Flexibility	More intuitive for non-statisticians and useful when incorporating existing knowledge or expert opinion. ¹	Can be less intuitive to interpret, often misinterpreted as a direct probability about the parameter.

The core distinction lies in what is considered "random." For a credible interval, the parameter is a random variable, and the interval's bounds are fixed given the posterior distribution. For a confidence interval, the parameter is fixed, and the interval's bounds are random, varying with each hypothetical sample.

FAQs

What does a 95% credible interval mean?

A 95% credible interval means that, based on your observed data and your initial beliefs about the parameter (your prior), there is a 95% probability that the true value of the parameter falls within that specific range.

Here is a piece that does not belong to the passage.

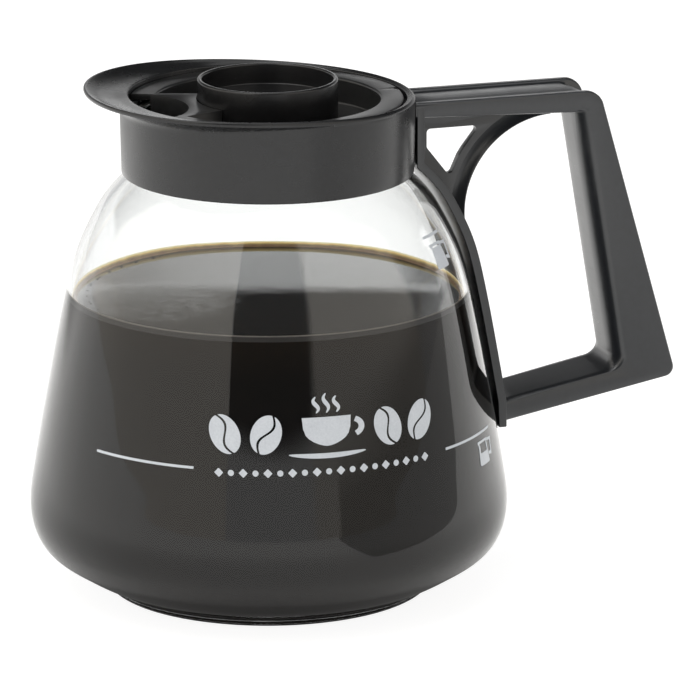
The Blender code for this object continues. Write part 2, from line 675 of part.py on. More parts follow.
def build_fill_cup():
    bore, spigot_bore = CUP_R - CUP_WALL, SPIGOT_R - CUP_WALL
    base, step = WELL_FLOOR + FIT, WELL_FLOOR + FIT + CUP_WALL
    turned("fill_cup", [
        (CUP_R - 0.4, CUP_RIM), (CUP_R, CUP_RIM - 0.5), (CUP_R, base), (SPIGOT_R, base),
        (SPIGOT_R, SPIGOT_LOW), (spigot_bore, SPIGOT_LOW), (spigot_bore, step), (bore, step),
        (bore, CUP_FLOOR - 1.6), (DRIP_HOLE_R, CUP_FLOOR - 2.4), (DRIP_HOLE_R, CUP_FLOOR - 0.8),
        (bore - 0.4, CUP_FLOOR), (bore, CUP_FLOOR + 0.4), (bore, CUP_RIM - 0.4),
        (bore + 0.4, CUP_RIM)], BLACK_CUP, closed=True)


build_glass()
build_neck_seal()
build_collar()
build_handle()
build_screws()
build_lid()
build_fill_cup()
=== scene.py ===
"""Looks of a glass coffee decanter: pot, coffee, printed marks, collar, handle and lid.

Lengths are in millimetres until MM turns them into metres. The pot stands on z = 0 around the
Z axis, +Z up, with the handle towards +X and the pouring lip towards -X.
"""
import json
import math

import bmesh
import bpy
from mathutils import Matrix, Vector

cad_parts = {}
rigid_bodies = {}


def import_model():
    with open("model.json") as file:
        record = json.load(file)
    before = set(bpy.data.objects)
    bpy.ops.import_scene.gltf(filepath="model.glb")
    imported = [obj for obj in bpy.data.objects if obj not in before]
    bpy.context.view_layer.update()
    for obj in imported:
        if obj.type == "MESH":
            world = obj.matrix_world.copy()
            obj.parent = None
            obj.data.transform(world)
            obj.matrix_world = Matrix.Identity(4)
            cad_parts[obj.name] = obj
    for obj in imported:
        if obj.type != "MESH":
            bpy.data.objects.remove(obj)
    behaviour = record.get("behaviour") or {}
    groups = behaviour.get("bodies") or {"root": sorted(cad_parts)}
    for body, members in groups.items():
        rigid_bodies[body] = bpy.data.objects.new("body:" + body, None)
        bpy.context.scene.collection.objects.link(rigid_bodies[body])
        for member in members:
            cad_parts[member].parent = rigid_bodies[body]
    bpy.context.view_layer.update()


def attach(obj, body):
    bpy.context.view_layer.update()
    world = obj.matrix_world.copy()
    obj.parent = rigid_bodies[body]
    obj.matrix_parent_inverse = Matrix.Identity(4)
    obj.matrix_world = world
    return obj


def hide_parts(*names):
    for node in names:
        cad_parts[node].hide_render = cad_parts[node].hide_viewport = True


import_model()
MM = 0.001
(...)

It’s a direct statement of probability about the parameter itself.

How is a credible interval different from a confidence interval?

The main difference lies in their interpretation. A credible interval states the probability that the parameter's true value is within the interval. A confidence interval indicates that if you were to repeat your study many times, a certain percentage of the intervals calculated from those studies would contain the true parameter value. Credible intervals also integrate prior knowledge, while confidence intervals do not.

Can a credible interval be used for any type of data?

Yes, credible intervals can be applied to estimate parameters for various types of data and models, from simple averages to complex financial models. Their versatility comes from their foundation in Bayesian statistics, which provides a coherent framework for updating beliefs with new evidence across diverse data structures.

Why would I choose a credible interval over a confidence interval?

You might choose a credible interval if you want a direct probabilistic statement about the parameter of interest or if you have meaningful prior information that you wish to incorporate into your analysis. Its interpretation is often seen as more intuitive, especially for decision making in fields like finance and risk management, where quantifying uncertainty precisely is paramount.